Florida

Putting Education Reform To The Test

Why Orange County’s Teacher Pay Experiment Failed

Reading Monday’s RAND Corporation study of New York City’s scrapped teacher merit pay system sounded an awful lot like an interview we had last week with Orange County Superintendent Ronald Blocker and his district’s experience with pay-for-performance last decade.

Like all Florida school districts, Orange County is designing a state-mandated merit pay system that bases half a teacher’s performance on standardized testing scores. But Blocker told us his district’s trial run that paid teachers an incentive to work in high-need schools — typically the poorest and lowest-performing schools — did not work.

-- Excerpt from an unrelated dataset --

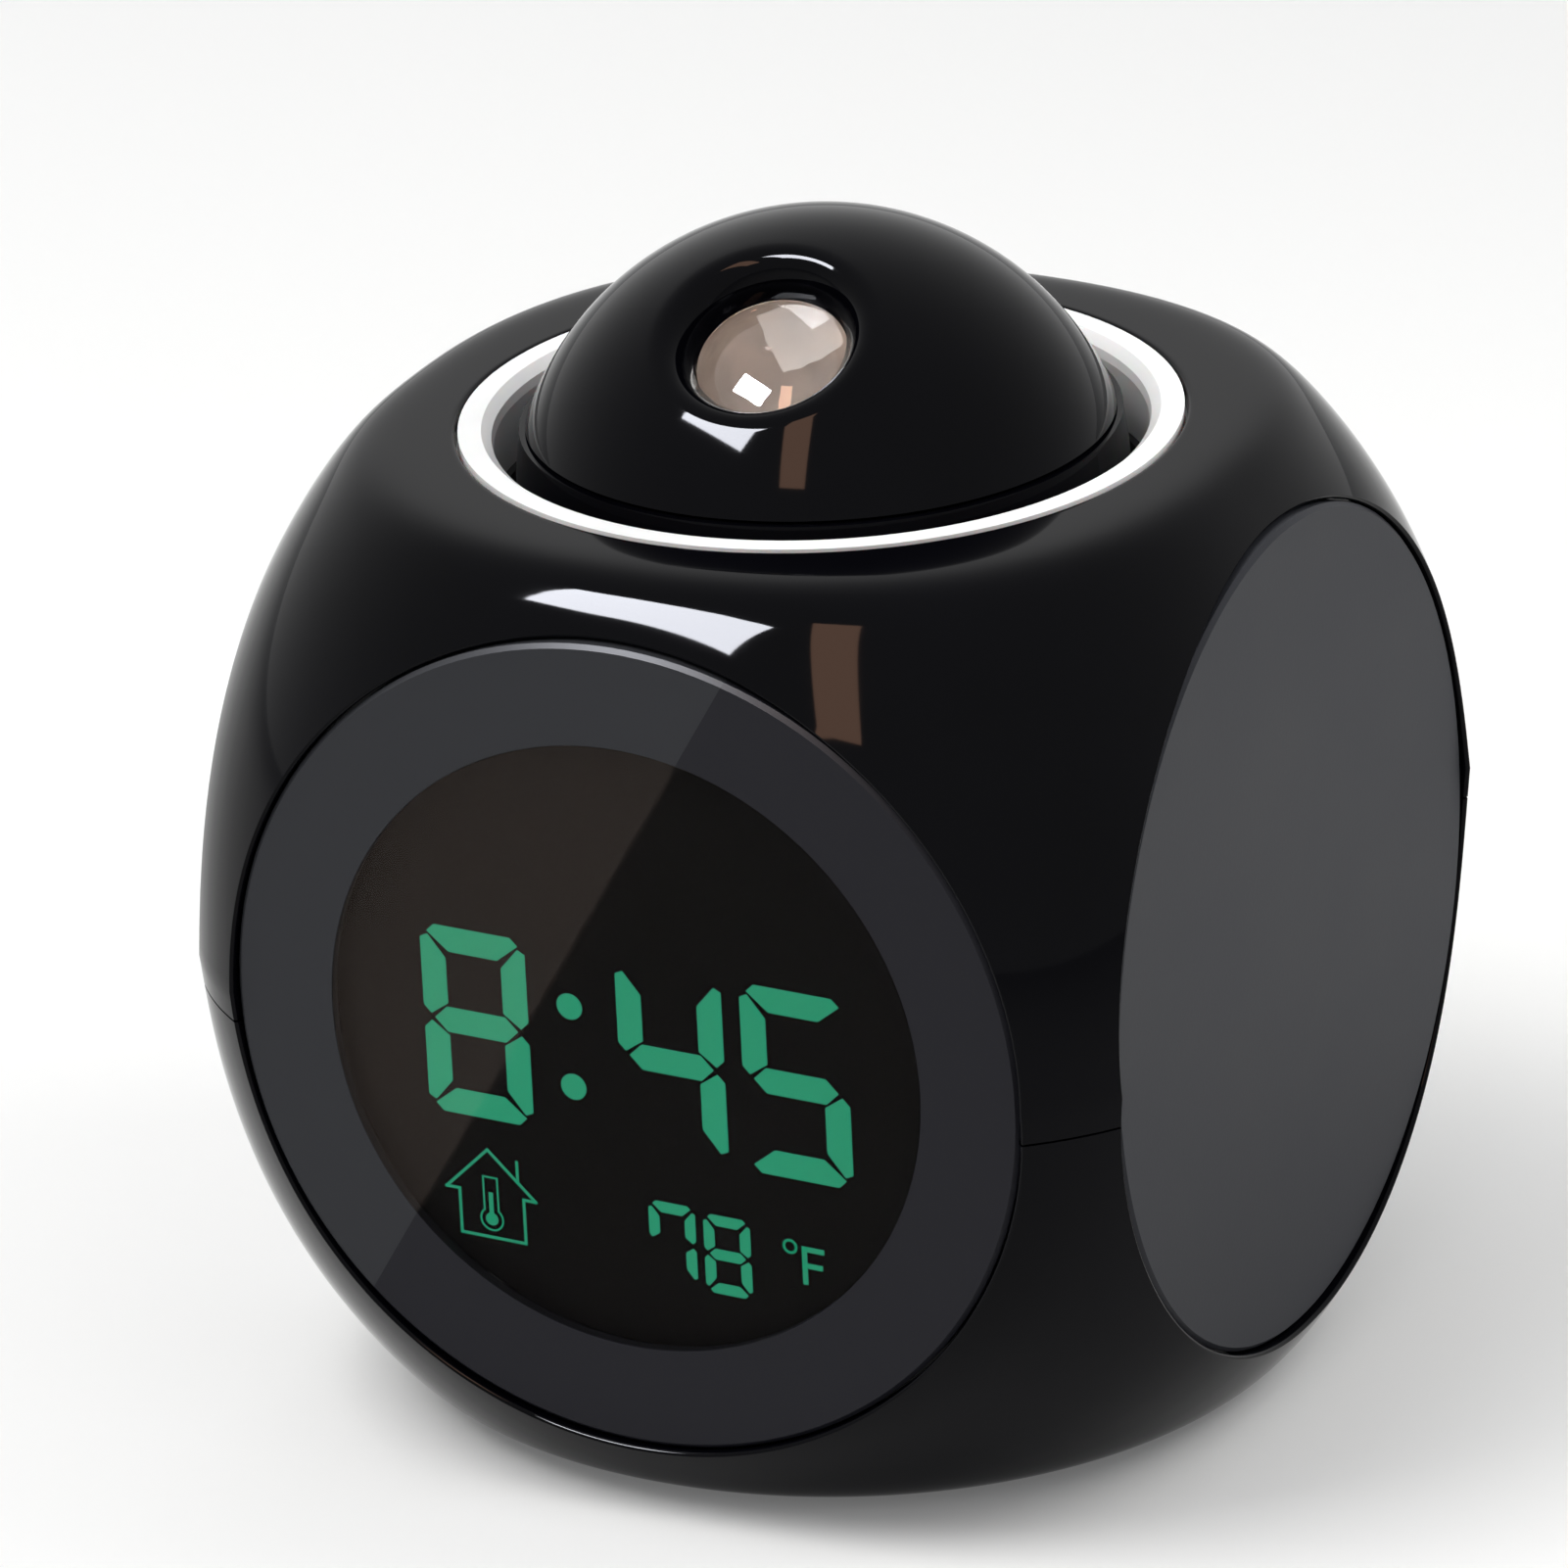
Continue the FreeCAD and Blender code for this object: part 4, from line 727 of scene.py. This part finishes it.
def studio():
    """Pale floor and white surround."""
    bpy.ops.mesh.primitive_grid_add(x_subdivisions=FLOOR_CELLS, y_subdivisions=FLOOR_CELLS, size=FLOOR_SIDE)
    floor = bpy.context.object
    floor.name = "studio_floor"
    material = bpy.data.materials.new("pale_floor")
    material.use_nodes = True
    tree = material.node_tree
    tree.nodes.clear()
    paint = add_node(tree, "ShaderNodeBsdfPrincipled", {"Roughness": 0.8, "IOR": 1.3})
    mottle = add_node(tree, "ShaderNodeTexNoise", {"Scale": 3.0, "Detail": 2.0})
    colours = {"data_type": "RGBA", MIX_A: linear("e6e5e2"), MIX_B: linear("e9e8e6")}
    shade = add_node(tree, "ShaderNodeMix", colours, {MIX_AMOUNT: (mottle, "Fac")})
    tree.links.new(shade.outputs[MIX_RESULT], paint.inputs["Base Color"])
    paint.inputs["Emission Color"].default_value = (1, 1, 1, 1)
    lift = add_node(tree, "ShaderNodeMath", {"operation": "MULTIPLY", 1: FLOOR_LIFT},
                    {0: (seen_rays(tree), "Value")})
    tree.links.new(lift.outputs["Value"], paint.inputs["Emission Strength"])
    output = add_node(tree, "ShaderNodeOutputMaterial")
    tree.links.new(paint.outputs["BSDF"], output.inputs["Surface"])
    floor.data.materials.append(material)

    world = bpy.data.worlds.new("studio")
    bpy.context.scene.world = world
    world.use_nodes = True
    tree = world.node_tree
    tree.nodes.clear()
    seen = seen_rays(tree)
    dim = add_node(tree, "ShaderNodeBackground", {"Color": linear("eceef2"), "Strength": 0.62})
    white = add_node(tree, "ShaderNodeBackground", {"Color": (1, 1, 1, 1), "Strength": 1.0})
    mixed = add_node(tree, "ShaderNodeMixShader", None, {0: (seen, "Value"), 1: (dim, "Background"),
                                                         2: (white, "Background")})
    output = add_node(tree, "ShaderNodeOutputWorld")
    tree.links.new(mixed.outputs["Shader"], output.inputs["Surface"])


def lamp(name, toward, distance, width, height, power, colour="ffffff", mirrored=False):
    """Soft rectangular lamp that faces the clock's middle; a mirrored one shows only in gloss."""
    data = bpy.data.lights.new(name, "AREA")
    data.shape = "RECTANGLE"
    data.size = width
    data.size_y = height
    data.energy = power
    data.color = linear(colour)[:3]
    item = bpy.data.objects.new(name, data)
    direction = Vector(toward).normalized()
    item.location = Vector((0, 0, MIDDLE)) + direction * distance
    item.rotation_mode = "QUATERNION"
    item.rotation_quaternion = (-direction).to_track_quat("-Z", "Y")
    item.visible_diffuse = not mirrored
    item.visible_glossy = mirrored
    bpy.context.scene.collection.objects.link(item)
    return item


def camera():
    """Camera at the photo's viewpoint."""
    data = bpy.data.cameras.new("camera")
    data.sensor_width = SENSOR
    data.lens = FOCAL_PIXELS / IMAGE_SIDE * SENSOR
    data.clip_start = NEAR_CLIP
    item = bpy.data.objects.new("camera", data)
    right = CAMERA_FORWARD.cross(CAMERA_UP)
    turn = Matrix((right, CAMERA_UP, -CAMERA_FORWARD)).transposed()
    item.location = CAMERA_SPOT + Vector((0, 0, MIDDLE))
    item.rotation_mode = "QUATERNION"
    item.rotation_quaternion = turn.to_quaternion()
    bpy.context.scene.collection.objects.link(item)
    bpy.context.scene.camera = item


bpy.context.scene.view_settings.view_transform = "Standard"
camera()
finish_nodes()
housing_half("upper_shell", "upper_housing", True)
housing_half("lower_shell", "lower_housing", False)
dome()
display_film()
time_figures()
temperature_figures()
house_sign()
studio()
lamp("window", (-0.34, -0.56, 0.835), 0.9, 0.42, 0.22, 50.0, "f4f6ff", mirrored=True)
lamp("doorway", (0.12, -0.52, 0.6), 0.9, 0.14, 0.46, 5.0, "c89a80", mirrored=True)
lamp("overhead", (-0.5, -0.4, 1.0), 1.1, 0.7, 0.7, 9.0)
lamp("side", (0.7, 0.3, 0.65), 0.34, 0.2, 0.2, 0.45)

The reasons Blocker cited were similar to failings in New York City that RAND identified: Teachers did not believe in the system, in part, because they are motivated by more than pay. Blocker said teaching is a calling, and that teachers who do not want to work in troubled schools are not likely to do so because they could earn up to $6,000 more each year.

“Merit pay wasn’t very popular,” Blocker said. “They would work there until they achieved tenure, then they would find some reason to work at a school closer to their home.

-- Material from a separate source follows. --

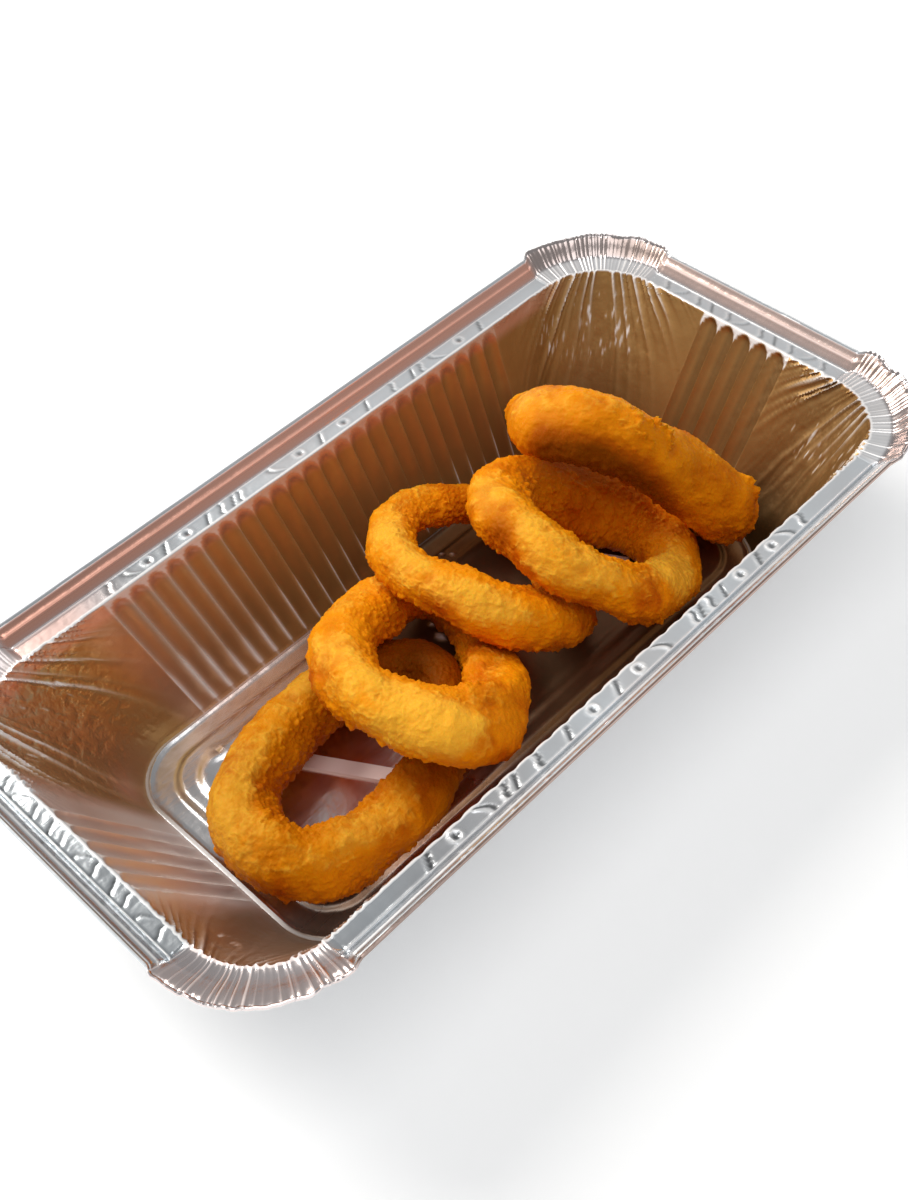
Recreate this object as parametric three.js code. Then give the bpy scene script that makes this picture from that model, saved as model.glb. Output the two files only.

“Whatever made you unhappy in the first place is still there, and I think that’s where merit pay misses it. It doesn’t tap the missionary zeal in that teacher.”

Blocker is more optimistic about the plan the district and Orange County teachers have worked out. The failed Orange County plan, he said, had some significant differences from a true merit pay system. Funded by a federal Race To The Top grant, the in-the-works Orange County merit pay plan would base 50 percent of a teacher’s evaluation on standardized test scores and the other half on Learning Sciences International’s Marzano model.

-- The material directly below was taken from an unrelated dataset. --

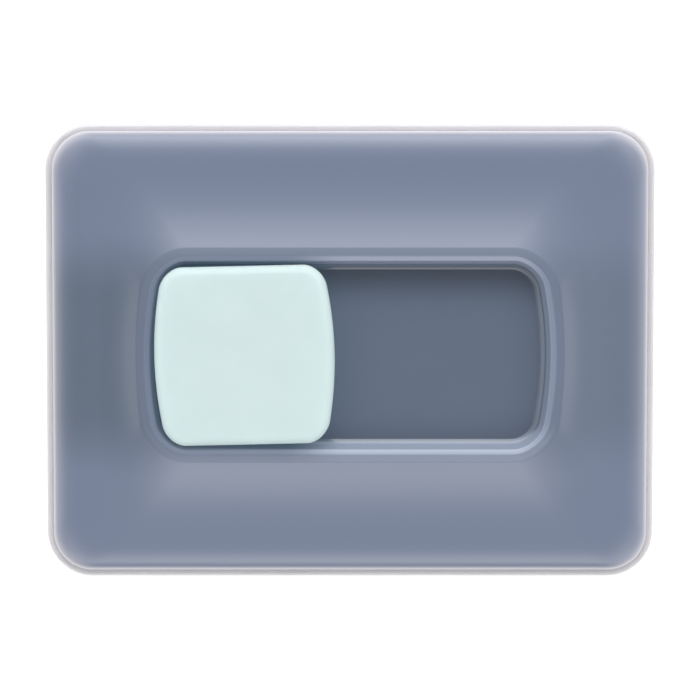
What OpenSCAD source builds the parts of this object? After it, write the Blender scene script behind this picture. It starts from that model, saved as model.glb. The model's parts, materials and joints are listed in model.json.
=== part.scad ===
// Wet palette: a frosted tray with a damp sponge and a sheet of palette paper, closed by a
// glossy lid whose long trough holds a loose sliding block.
// Millimetres, +Z up. The origin is the middle of the footprint, on the surface it stands on.
// X runs along the length and -Y is the front, where the finger tab is.

/* [Tray] */
// Length of the tray over its rim
tray_l = 200; // [180:1:240]
// Width of the tray over its rim
tray_w = 149; // [135:1:190]
// Radius of the tray's corners, seen from above
tray_corner_r = 15; // [14:0.5:20]
// Thickness of the tray's walls and floor
tray_wall = 2; // [1.6:0.1:2.4]
// Depth of the tray from its ledge down to its floor
tray_depth = 15; // [13:0.5:22]
// Radius of the edge between the tray's wall and its underside
tray_edge_r = 4; // [3:0.5:5]
// Thickness of the rim that stands round the lid
rim_t = 2.2; // [1.8:0.1:3]
// Radius of the rim's outer top edge
rim_edge_r = 0.9; // [0.4:0.1:1.4]
// Height of the rim above the ledge
rim_h = 3.5; // [3:0.1:5]
// Width of the ledge that the lid rests on
ledge_w = 3.2; // [2.8:0.1:4]
// Width of the finger tab on the front of the rim
tab_w = 19; // [12:1:30]
// How far the finger tab stands out of the rim
tab_out = 0.25; // [0.2:0.05:1]
// How far right of the middle the finger tab sits
tab_x = 2.5; // [-20:0.5:20]
// Height of the finger tab
tab_h = 2.2; // [1.6:0.1:3]

/* [Feet] */
// Diameter of a foot
foot_d = 12; // [8:0.5:16]
// How far a foot stands below the tray
foot_proud = 1; // [0.6:0.1:2]
// How deep a foot sits in its pocket
foot_sink = 0.8; // [0.5:0.1:1]
// Distance from the tray's sides to a foot's middle
foot_inset = 24; // [20:1:40]

/* [Lid] */
// Thickness of the lid's shell
lid_t = 2.2; // [1.8:0.1:2.4]
// Width of the rolled edge of the lid
roll_w = 11; // [9:0.5:13]
// Height of the rolled edge of the lid
roll_h = 5.3; // [4.5:0.1:9]
// How square the rolled edge is: 2 is an ellipse and more is squarer
roll_power = 3; // [2:0.1:4]
// How far the top of the rolled edge climbs on its way to the shoulder
shoulder_rise = 1; // [0:0.1:1.5]
// Corner radius of the lid at its shoulder
shoulder_r = 14; // [8:0.5:18]
// Even part of the climb from the shoulder to the lip of the trough
slope_rise = 2.2; // [1:0.1:4]
// Part of that climb which grows towards the lip
flare_rise = 3.4; // [2:0.1:6]
// How late the flare comes: 1 is even and more is later
flare_power = 2.5; // [1.5:0.1:4]
// Width of the lip round the trough
lip_w = 4.3; // [3.5:0.1:7]
// How far the lip climbs from its outer edge to its crest
lip_rise = 0.6; // [0:0.1:1]
// Radius of the edge where the lip turns down into the trough
crest_r = 1.9; // [1:0.1:3]
// Thickness of the liner under the lid
liner_t = 1.6; // [1.2:0.1:2]
// Width of the step in the lid that the liner bears on
step_w = 1.2; // [0.8:0.1:1.6]
// How far the liner's skirt reaches down into the tray
skirt_h = 5; // [4.5:0.1:7]
// Thickness of the liner's skirt
skirt_t = 1.6; // [1.2:0.1:2]
// Thickness of the seal between the lid and the ledge
seal_t = 1; // [0.6:0.1:1.6]
// Thickness of the ribs that carry the trough
rib_t = 1.6; // [1.2:0.1:2]

/* [Trough] */
// Length of the trough at its mouth
trough_l = 130.5; // [124:0.1:140]
// Width of the trough at its mouth
trough_w = 61.5; // [60:0.1:66]
// Depth of the trough
trough_depth = 8; // [6.5:0.1:8.5]
// Corner radius of the trough at its mouth
trough_r = 9; // [8:0.5:12]
// How far the ends of the trough bow out at their middle
trough_bow = 3.8; // [2:0.1:4.5]
// Angle by which the trough's wall leans outward
trough_lean = 16; // [12:1:20]
// Radius between the wall and the floor of the trough
trough_floor_r = 1.6; // [0.8:0.1:2]
// How far in front of the lid's middle the trough lies
trough_shift = 0.8; // [0:0.1:2]

/* [Block] */
// Length of the block along the trough
block_l = 58.5; // [50:0.1:60]
// Width of the block across the trough
block_w = 58; // [50:0.1:58]
// Height of the block above the trough's floor
block_h = 10; // [9:0.1:14]
// Corner radius of the block, seen from above
block_r = 7; // [7:0.5:10]
// How far the block's left and right sides bow out
block_bow = 3.5; // [2:0.1:4]
// Radius of the block's top edge
block_top_r = 3; // [1.5:0.1:4]
// Radius of the block's bottom edge
block_foot_r = 1.2; // [0.8:0.1:1.6]
// How much the block narrows on each side towards its foot
block_taper = 1.6; // [1.2:0.1:2]
// Thickness of the block's wall at its foot
block_wall = 1; // [0.8:0.1:1.4]
// Thickness of the block's top
block_top_t = 2; // [1.4:0.1:2.4]
// Thickness of the plate that closes the block from below
base_t = 1.6; // [1.4:0.1:2]
// Angle that the loose block lies at, seen from above
block_turn = 1.3; // [0:0.1:1.4]
// Thickness of the glide pad under the block
pad_t = 0.8; // [0.6:0.1:1]
// How deep the glide pad is let into the base plate
pad_sink = 0.4; // [0.2:0.1:0.5]
// Distance from the block's sides to the edge of the glide pad
pad_inset = 6; // [5:0.5:6.5]
// Diameter of a holding magnet
magnet_d = 8; // [6:0.5:10]
// Thickness of a holding magnet
magnet_t = 2; // [1.5:0.1:2.5]
// Distance between the two magnets
magnet_gap = 18; // [16:1:20]
// Wall of the ring that holds a magnet
boss_wall = 1.4; // [1:0.1:2]
// Diameter of a steel keeper disc
keeper_d = 10; // [8:0.5:12]
// Thickness of a steel keeper disc
keeper_t = 1; // [0.6:0.1:1.2]

/* [Sponge and paper] */
// Thickness of the sponge
sponge_t = 5; // [3:0.5:6]
// Thickness of the palette paper
paper_t = 0.3; // [0.2:0.05:0.4]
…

This time may be different, Blocker said, because teachers are involved and telling the district how they would like to be measured. RAND’s report noted that the lack of teacher “buy-in” was a key reason the $56 million NYC plan failed.

“I’m hoping this approach we’re taking through the Race To The Top will find an effective way to do it,” Blocker said, “because we’ve played at it the last 30 or 40 years…It’s a great soundbite, but it’s not working.”